La grande distribution, pendant ce temps, joue la vertu et la bienveillance apparentes, jure que ses prix sont serrés, qu’il faut lutter tous ensemble… du moment (sous-entendu) que les marges restent les mêmes. Le désavantage d’une monnaie forte, c’est que le cran des hausses n’est pas proportionnel à la hausse véritable, mais que les arrondis se font vers le haut. Il n’y a de hausse qui ne soit d’au moins dix centimes, que ce n’est pas cinquante ou un euro entier. C’est que cinquante centimes, c’est bien plus invisible, psychologiquement, que vingt francs belges ou trois francs français cinquante. Il ne s’agit pas ici d’un plaidoyer pour quitter l’euro mais l’observation d’un phénomène. Le plus petit billet est de 5 euros et une pièce n’a pas le même effet dans l’imaginaire. Pour reprendre l’exemple belge, la valeur d’un seul euro s’approche du second billet de jadis en ordre croissant et celle de cinq, du quatrième. Les deux billets actuels les plus usités, 10 et 20 euros, frôlent la valeur des anciens billets de 500 ou de 1.000 francs. Et les pièces d’un et de deux centimes d’euros ne sont plus produites…

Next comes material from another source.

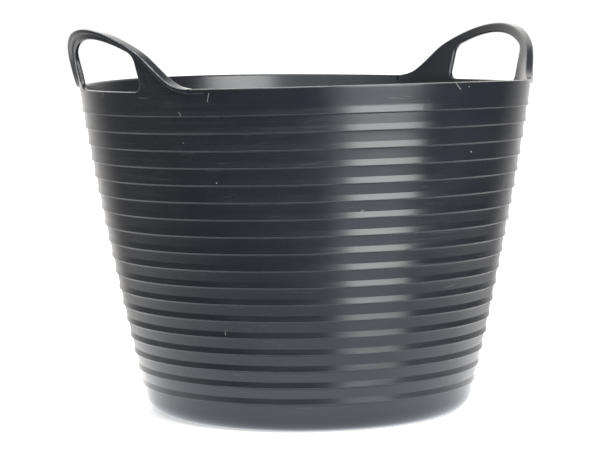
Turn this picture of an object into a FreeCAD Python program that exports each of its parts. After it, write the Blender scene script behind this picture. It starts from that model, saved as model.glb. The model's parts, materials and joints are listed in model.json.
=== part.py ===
import FreeCAD, Part
import os
import Sketcher

# Flexible mixing tub: one moulding with a flat floor, a side wall that steps in under eighteen
# ledges, a plain rim band and two integral loop handles on the X axis. Millimetres, +Z up,
# origin at the centre of the flat underside.
#
# The moulding is divided at its natural lines into a base pan, a stepped wall, a rim band with
# the four handle roots, and two handle loops. A loop meets its roots on a cylinder about the line
# that its legs bend on, so it can turn there and stay clear of them.

SIZES = {
    "rim_radius": 225.0,         # outside of the rim's top edge
    "rim_height": 330.0,         # underside to rim edge
    "rim_thickness": 4.5,        # the rim edge and the web of each handle
    "flare_depth": 12.0,         # the rim band flares outwards over this height
    "ledge_radius": 222.5,       # lip of the top ledge
    "ledge_height": 305.0,       # height of the top lip
    "ledge_pitch": 16.25,        # lip to lip
    "ledge_taper": 2.62,         # how far each lip is inside the one above, at the top
    "ledge_curve": 0.036,        # and how much more, per ledge squared, further down
    "ledge_step": 2.0,           # how far the wall steps in under a lip
    "ledge_drop": 1.8,           # height of that sloping step
    "lip_band": 5.75,            # upright band above each lip
    "lip_flare": 0.25,           # how far a lip stands out from the top of its band
    "wall_thickness": 2.7,       # at the thinnest places, under the ledges
    "base_radius": 157.4,        # underside, measured to the sharp corner before rounding
    "floor_thickness": 4.0,
    "base_round": 13.0,
    "base_round_inside": 9.0,
    "handle_rise": 57.0,         # top of a loop above the rim
    "handle_lean": 0.25,         # outward run for each unit of rise
    "handle_foot": 121.0,        # half the width of a handle at the rim
    "foot_round": 30.0,          # concave curve from the rim into a leg
    "leg_low_half": 100.0,       # half width and rise where that curve ends
    "leg_low_rise": 9.0,
    "shoulder_half": 80.0,       # half width and rise where the top arc begins
    "shoulder_rise": 32.0,
    "top_arc": 140.5,
    "hole_half": 60.5,           # half the width of the hand hole
    "hole_side_rise": 26.0,      # top of its upright sides
    "hole_corner": 9.5,
    "hole_corner_half": 53.0,    # half width and rise where the corner curve meets the top
    "hole_corner_rise": 35.5,
    "hole_arc": 127.0,
    "flange_width": 4.0,         # the turned-out edge of a loop, across its face
    "flange_depth": 4.0,         # and how far it stands out
    "flex_rise": 14.0,           # the line that the legs bend on, above the rim
    "flex_offset": 211.9,        # and its distance from the tub's axis
    "flex_radius": 11.5,         # the roots reach this far round that line
    "flex_gap": 0.3,
}
LEDGES = 18
SECTOR_ANGLE = 72.0    # degrees of a leaning ring that a handle is cut from
BLOCK = 400.0          # larger than the part, for outlines and solids that bound a cut


class Size:
    """A length that knows both its value and the spreadsheet expression that it comes from."""

    def __init__(self, value, text):
        self.value = float(value)
        self.text = text

    def __add__(self, other):
        other = as_size(other)
        return Size(self.value + other.value, f"({self.text} + {other.text})")

    def __sub__(self, other):
        other = as_size(other)
        return Size(self.value - other.value, f"({self.text} - {other.text})")

    def __mul__(self, other):
        other = as_size(other)
        return Size(self.value * other.value, f"({self.text} * {other.text})")

    def __neg__(self):
        return Size(-self.value, f"(-1 * {self.text})")


def as_size(number):
    return number if isinstance(number, Size) else Size(number, repr(float(number)))


ZERO = Size(0.0, "0")


def make_sheet(doc):
    """Fill the sheet with the driving dimensions, one named row each."""
    sheet = doc.addObject("Spreadsheet::Sheet", "Dimensions")
    for row, (name, value) in enumerate(SIZES.items(), start=1):
        sheet.set(f"A{row}", name)
        sheet.set(f"B{row}", str(value))
        sheet.setAlias(f"B{row}", name)
    doc.recompute()
    return sheet


def size(name):
    return Size(SIZES[name], f"Dimensions.{name}")


# ---- sketches and features -------------------------------------------------------------------


def origin_plane(body, role):
    return next(item for item in body.Origin.OriginFeatures if item.Role == role)


def new_sketch(body, name, role):
    sketch = body.newObject("Sketcher::SketchObject", name)
    sketch.AttachmentSupport = (origin_plane(body, role), [""])
    sketch.MapMode = "FlatFace"
    return sketch


def arc_between(start, end, radius):
    """The short arc from start to end that turns left for a positive radius, right for a negative."""
    chord = end - start
    to_left = FreeCAD.Vector(-chord.y, chord.x, 0).normalize()
    height = (radius * radius - chord.Length * chord.Length / 4) ** 0.5
    centre = (start + end) * 0.5 + to_left * (height if radius > 0 else -height)
    circle = Part.Circle(centre, FreeCAD.Vector(0, 0, 1), abs(radius))
    if radius > 0:
        return Part.ArcOfCircle(circle, circle.parameter(start), circle.parameter(end))
    return Part.ArcOfCircle(circle, circle.parameter(end), circle.parameter(start))


def pin(sketch, geometry, corner, kind, length):
    """Fix one end of an edge at its distance from the sketch's origin, bound to the sheet."""
    if length.value < 0:
        length = -length
        constraint = Sketcher.Constraint(kind, geometry, corner, -1, 1, length.value)
    else:
        constraint = Sketcher.Constraint(kind, -1, 1, geometry, corner, length.value)
    fixed = sketch.addConstraint(constraint)
    sketch.setExpression(f"Constraints[{fixed}]", length.text)


def draw_outline(sketch, points):
    """Draw a closed outline. A point is (across, up), or (across, up, radius of the arc after it)."""
    places = [FreeCAD.Vector(point[0].value, point[1].value, 0) for point in points]
    edges = []
    for index, point in enumerate(points):
        start = places[index]
        end = places[(index + 1) % len(points)]
        if len(point) == 2:
            edges.append((sketch.addGeometry(Part.LineSegment(start, end)), 1, 2))
            continue
        radius = point[2]
        edge = sketch.addGeometry(arc_between(start, end, radius.value))
        edges.append((edge, 1, 2) if radius.value > 0 else (edge, 2, 1))
        fixed = sketch.addConstraint(Sketcher.Constraint("Radius", edge, abs(radius.value)))
        sketch.setExpression(f"Constraints[{fixed}]", (radius if radius.value > 0 else -radius).text)
    for index, (edge, start_corner, _) in enumerate(edges):
        last_edge, _, last_corner = edges[index - 1]
        sketch.addConstraint(
            Sketcher.Constraint("Coincident", last_edge, last_corner, edge, start_corner)
        )
        pin(sketch, edge, start_corner, "DistanceX", points[index][0])
        pin(sketch, edge, start_corner, "DistanceY", points[index][1])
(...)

L’histoire nous apprend que cette diminution de la valeur affichée est un excellent moyen, lui aussi, d’entretenir l’inflation et de la rendre indolore. Pensons à l’expression cela ne vaut pas un sou en nous rappelant qu’un sou, ou un sol, a pour étymologie la racine de solide: il s’agissait de créer une monnaie qui ne se déprécierait pas… Cela est illusoire, naturellement, car un effet entropique inévitable existe dans les échanges, et pas rien qu’en physique. L’illusion, cependant, quand l’inflation reste minime, peut tenir une à deux décennies et c’est ce qui vient de se passer.